Tips for the Perfect Loop

Pacing

Don’t rush. Driving is scenic but not the goal. Spend time in towns, hike trails, watch sunsets. Plan 6-7 days for a meaningful experience.

Weather Preparedness

Bring waterproof jacket and layers even in summer. Weather changes rapidly on the peninsula. Rain is always possible.

Timing

Start drives early (7-8 a.m.) to maximize daylight and minimize traffic at trailheads. Hike early mornings to avoid crowds.

Maps and Navigation

Bring physical maps (cell service is spotty). Download offline maps. US-101 is well-signed and straightforward.

Bookings

Reserve campgrounds and lodging 2-3 months ahead in summer. Spring and fall offer more flexibility. Winter is easiest for availability.

How long should an Olympic Peninsula road trip take?

5-7 days allows proper pacing with time to hike and explore towns. 3-4 days covers highlights if rushed.
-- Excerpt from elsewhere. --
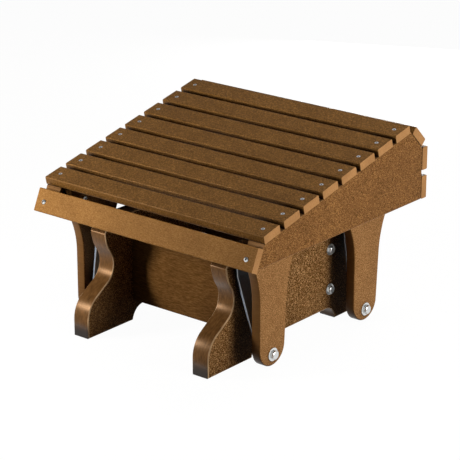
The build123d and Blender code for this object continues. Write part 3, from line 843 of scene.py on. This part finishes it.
flat_screw = flat_head_tree()
pan_screw = pan_head_tree()
bolt = hex_bolt_tree()
nut = lock_nut_tree()
washer = washer_tree()
for node in ("top_slat_screws", "corner_slat_screws", "back_slat_screws"):
    fasteners(
        flat_screw, node, "seat", "screw_steel", long_fasteners(node, sink),
        head_width=flat_head, head_height=flat_head_height,
        shank_width=flat_shank, socket=flat_socket,
    )
for node, head, shank in (
    ("apron_screws", apron_head, flat_shank),
    ("leg_screws", leg_head, leg_shank),
):
    fasteners(
        pan_screw, node, "seat", "screw_steel", long_fasteners(node),
        head_width=head, head_height=pan_height, shank_width=shank, socket=pan_socket,
    )
for body, level, outward in (("base", "upper", 1), ("seat", "lower", -1)):
    node = f"{level}_pivot_bolts"
    fasteners(
        bolt, node, body, "zinc_plated_steel", long_fasteners(node),
        head_width=pivot_flats, head_height=pivot_head, shank_width=pivot_shank,
    )
    node = f"{level}_pivot_nuts"
    fasteners(
        nut, node, body, "zinc_plated_steel", flat_fasteners(node, outward),
        head_width=pivot_flats, shank_width=pivot_shank,
    )
    node = f"{level}_pivot_washers"
    fasteners(
        washer, node, body, "zinc_plated_steel", flat_fasteners(node),
        head_width=pivot_washer, shank_width=pivot_shank + washer_play,
    )
fasteners(
    bolt, "stretcher_bolts", "base", "zinc_plated_steel", long_fasteners("stretcher_bolts"),
    head_width=stretcher_flats, head_height=stretcher_head, shank_width=stretcher_shank,
)
fasteners(
    washer, "stretcher_washers", "base", "zinc_plated_steel", flat_fasteners("stretcher_washers"),
    head_width=stretcher_washer, shank_width=stretcher_shank + washer_play,
)


# ---------------------------------------------------------------- studio


def looked_at(tree):
    """1 for what the camera, a reflection or glass sees, 0 for the light thrown on the object."""
    ray = add(tree, "ShaderNodeLightPath", out=None).outputs
    rays = [ray["Is Camera Ray"], ray["Is Glossy Ray"]]
    seen = add(tree, "ShaderNodeMath", rays, operation="MAXIMUM")
    rays = [seen, ray["Is Transmission Ray"]]
    return add(tree, "ShaderNodeMath", rays, operation="MAXIMUM")


def floor():
    """A floor that looks white, throws little light back, and takes a faint shadow. From below it
    is clear, so that the underside can be looked at."""
    reach = 12.0
    whiteness = 0.97
    mesh = bpy.data.meshes.new("studio_floor")
    corners = [(-reach, -reach, 0), (reach, -reach, 0), (reach, reach, 0), (-reach, reach, 0)]
    mesh.from_pydata(corners, [], [(0, 1, 2, 3)])
    piece = bpy.data.objects.new("studio_floor", mesh)
    bpy.context.scene.collection.objects.link(piece)
    material, tree = new_material("studio_paper")
    matte = add(tree, "ShaderNodeBsdfDiffuse", {"Color": linear("3c3b3a")})
    glow = add(tree, "ShaderNodeMath", [looked_at(tree), whiteness], operation="MULTIPLY")
    white = add(tree, "ShaderNodeEmission", {"Strength": glow})
    both = add(tree, "ShaderNodeAddShader", [matte, white])
    below = add(tree, "ShaderNodeNewGeometry", out="Backfacing")
    clear = add(tree, "ShaderNodeBsdfTransparent")
    seen = add(tree, "ShaderNodeMixShader", [below, both, clear])
    add(tree, "ShaderNodeOutputMaterial", {"Surface": seen}, out=None)
    mesh.materials.append(material)


def sky():
    """White walls under a dark ceiling, so that the tops of the slats stay deep in colour."""
    world = bpy.data.worlds.new("studio_air")
    bpy.context.scene.world = world
    world.use_nodes = True
    tree = world.node_tree
    tree.nodes.clear()
    way = add(tree, "ShaderNodeTexCoord", out="Generated")
    height = add(tree, "ShaderNodeSeparateXYZ", [way], out="Z")
    walls_end, ceiling_starts = 0.16, 0.42  # as the upward part of the way looked
    white, ceiling, thrown = 1.0, 0.08, 0.01
    sockets = {"Value": height, "From Min": walls_end, "From Max": ceiling_starts}
    sockets |= {"To Min": white, "To Max": ceiling}
    wall = add(tree, "ShaderNodeMapRange", sockets, clamp=True)
    sockets = {"Value": looked_at(tree), "To Min": thrown, "To Max": wall}
    strength = add(tree, "ShaderNodeMapRange", sockets)
    air = add(tree, "ShaderNodeBackground", {"Color": linear("ffffff"), "Strength": strength})
    add(tree, "ShaderNodeOutputWorld", {"Surface": air}, out=None)


def lamp(name, place, size, watts):
    """A square lamp, size metres wide, that shines at the middle of the ottoman."""
    light = bpy.data.lights.new(name, "AREA")
    light.size = size
    light.energy = watts
    piece = bpy.data.objects.new(name, light)
    bpy.context.scene.collection.objects.link(piece)
    piece.location = place
    aim = lamp_aim - Vector(place)
    piece.rotation_mode = "QUATERNION"
    piece.rotation_quaternion = aim.to_track_quat("-Z", "Y")


def camera():
    """A camera at the photograph's viewpoint."""
    lens = bpy.data.cameras.new("camera")
    lens.lens = camera_lens
    lens.sensor_width = camera_sensor
    piece = bpy.data.objects.new("camera", lens)
    bpy.context.scene.collection.objects.link(piece)
    a, e = math.radians(camera_azimuth), math.radians(camera_elevation)
    back = Vector((math.sin(a) * math.cos(e), -math.cos(a) * math.cos(e), math.sin(e)))
    right = Vector((math.cos(a), math.sin(a), 0))
    turn = Matrix((right, back.cross(right), back)).transposed().to_4x4()
    piece.matrix_world = Matrix.Translation(camera_aim + back * camera_distance) @ turn
    bpy.context.scene.camera = piece


floor()
sky()
lamp("key_right", (1.9, 0.12, 0.5), 0.85, 27)
lamp("near_front_left", (-0.72, -0.92, 0.5), 0.24, 11.5)
lamp("high_right", (1.25, -0.6, 1.35), 0.3, 2)
lamp("over_slats", (0.3, 0.55, 1.55), 0.6, 9)
lamp("fill_behind", (-0.9, 1.9, 0.2), 0.6, 22)
camera()
bpy.context.scene.view_settings.view_transform = "Standard"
More than 7 days allows deeper exploration and slower pace. Most visitors find 6 days ideal—time for Hurricane Ridge, a rainforest hike, at least two town overnights, and the drive loop.

What is the best direction to drive the loop?
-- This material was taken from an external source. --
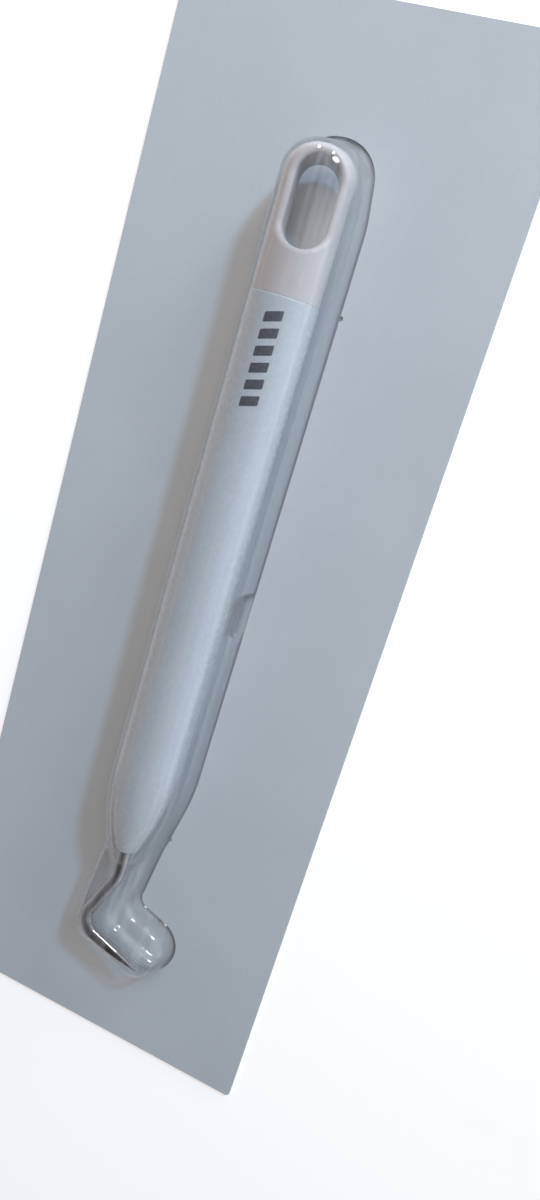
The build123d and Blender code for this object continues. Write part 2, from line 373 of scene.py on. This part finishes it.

Clockwise (Olympia to Hood Canal to Forks to Port Angeles to Port Townsend back to Seattle) is classic and puts scenic ocean/mountain views on your right as you drive. Counterclockwise is equally valid. Choose based on your starting point.

Should I do the loop as a road trip or fly in and drive?

If starting from Seattle or Portland, driving the loop makes sense—it’s the main experience. If flying in, consider flying to Seattle, renting a car, and beginning your loop from there. Port Angeles also has regional airport options but service is limited.

Can I do the loop in 3-4 days?

Yes, but you’ll rush. 3 days: Forks (overnight), Port Angeles/Hurricane Ridge (overnight), return. 4 days: Add Port Townsend or Lake Quinault. You’ll see highlights but miss depth. Not recommended for first-time visitors.

Where are the best places to eat on the loop?

Port Angeles and Port Townsend have the best restaurants. Lake Quinault Lodge offers upscale dining. Forks has casual cafes. Small towns (Hoodsport, Brinnon) have limited but decent options. Pack snacks for hikes. Bring a cooler for road-trip supplies.